21. Hukuk Genel Kurulundaki görüşmeler sırasında eldeki dava sonucunda mahkemece verilecek hükmün davacının hak kazanabileceği kıdem tazminatı ve yıllık izin ücretinden sorumluluğu bulunan son işveren Milli Eğitim Bakanlığının hak alanını etkileyebilecek mahiyette olduğu, bu nedenle Milli Eğitim Bakanlığının davaya dâhil edilerek taraf teşkili sağlandıktan sonra dosya kapsamı birlikte değerlendirilerek sonucuna göre karar verilmesi ve direnme kararının bu değişik gerekçe ile bozulması gerektiği görüşü ileri sürülmüşse de bu görüş Kurul çoğunluğu tarafından benimsenmemiştir.
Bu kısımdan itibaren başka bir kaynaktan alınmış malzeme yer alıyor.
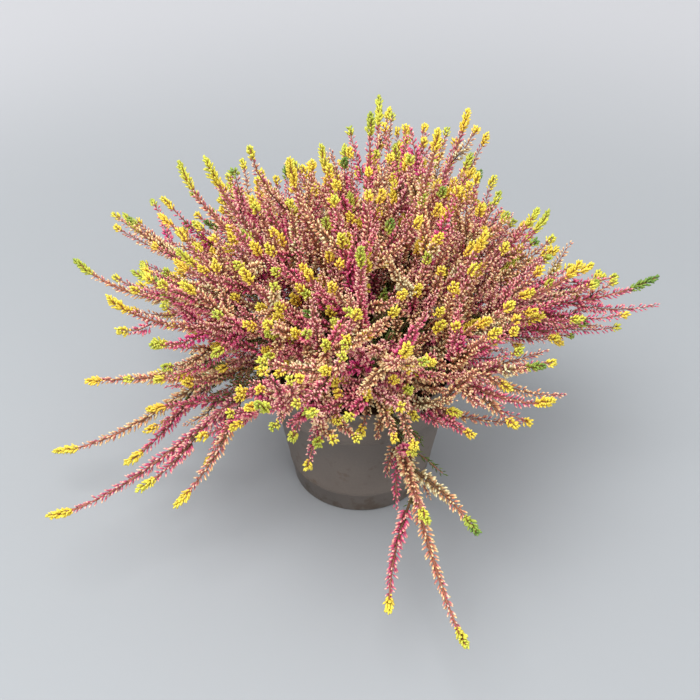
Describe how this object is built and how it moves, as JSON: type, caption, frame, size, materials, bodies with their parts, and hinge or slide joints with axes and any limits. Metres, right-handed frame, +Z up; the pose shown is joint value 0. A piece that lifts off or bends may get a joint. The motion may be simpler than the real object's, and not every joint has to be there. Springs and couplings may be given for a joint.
{
  "type": "potted heather",
  "caption": "Bushy bud-flowering heather with radiating pink bud spikes and yellow leafy tips, in a round tapered plastic grower's pot.",
  "frame": {"origin": "centre of the pot's flat underside, on the surface that it stands on", "axes": "+Z up along the pot's axis; -Y is the side that faces the viewer in the picture; -X is the viewer's left"},
  "size_m": [0.3667, 0.3564, 0.2445],
  "materials": {
    "pot_plastic": "matte moulded",
    "peat": "rough, crumbly",
    "bud_spray": "matte buds and leaves",
    "young_tip": "matte leaves"
  },
  "bodies": {
    "root": {"pot": "pot_plastic", "soil": "peat", "spray_01": "bud_spray", "spray_02": "bud_spray", "spray_03": "bud_spray", "spray_04": "bud_spray", "spray_05": "bud_spray", "spray_06": "bud_spray", "spray_07": "bud_spray", "spray_08": "bud_spray", "spray_09": "bud_spray", "spray_10": "bud_spray", "spray_11": "bud_spray", "spray_12": "bud_spray", "spray_13": "bud_spray", "spray_14": "bud_spray", "spray_15": "bud_spray", "spray_16": "bud_spray", "spray_17": "bud_spray", "spray_18": "bud_spray", "spray_19": "bud_spray", "spray_20": "bud_spray", "spray_21": "bud_spray", "spray_22": "bud_spray", "spray_23": "bud_spray", "spray_24": "bud_spray", "spray_25": "bud_spray", "spray_26": "bud_spray", "spray_27": "bud_spray", "spray_28": "bud_spray", "tip_01": "young_tip", "tip_02": "young_tip", "tip_03": "young_tip", "tip_04": "young_tip", "tip_05": "young_tip", "tip_06": "young_tip", "tip_07": "young_tip", "tip_08": "young_tip", "tip_09": "young_tip", "tip_10": "young_tip", "tip_11": "young_tip", "tip_12": "young_tip", "tip_13": "young_tip", "tip_14": "young_tip", "tip_15": "young_tip", "tip_16": "young_tip", "tip_17": "young_tip", "tip_18": "young_tip", "tip_19": "young_tip", "tip_20": "young_tip", "tip_21": "young_tip", "tip_22": "young_tip", "tip_23": "young_tip", "tip_24": "young_tip", "tip_25": "young_tip", "tip_26": "young_tip", "tip_27": "young_tip", "tip_28": "young_tip"}
  },
  "joints": []
}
22. Hâl böyle olunca direnme kararı usul ve yasaya uygundur.
23. Ne var ki bozma nedenine göre davalı vekilinin diğer temyiz itirazları incelenmediğinden bu yönde inceleme yapılmak üzere dosya Özel Daireye gönderilmelidir.
24. Diğer taraftan her ne kadar karar başlığında davalı adı İlkadım Belediye Başkanlığı yerine ...; dava tarihinin 27.07.2015 yerine 18.02.2016 olarak yazılması maddi hata kabul edilmiş işin esasına etkili görülmeyerek bozma nedeni yapılmamış, işaret etmekle yetinilmiştir.
VII. KARAR
Açıklanan sebeplerle;
Direnme uygun bulunduğundan davalı vekilinin sair temyiz itirazlarının incelenmesi için dosyanın YARGITAY 10. HUKUK DAİRESİNE GÖNDERİLMESİNE,
24.01.2024 tarihinde oy çokluğuyla kesin olarak karar verildi.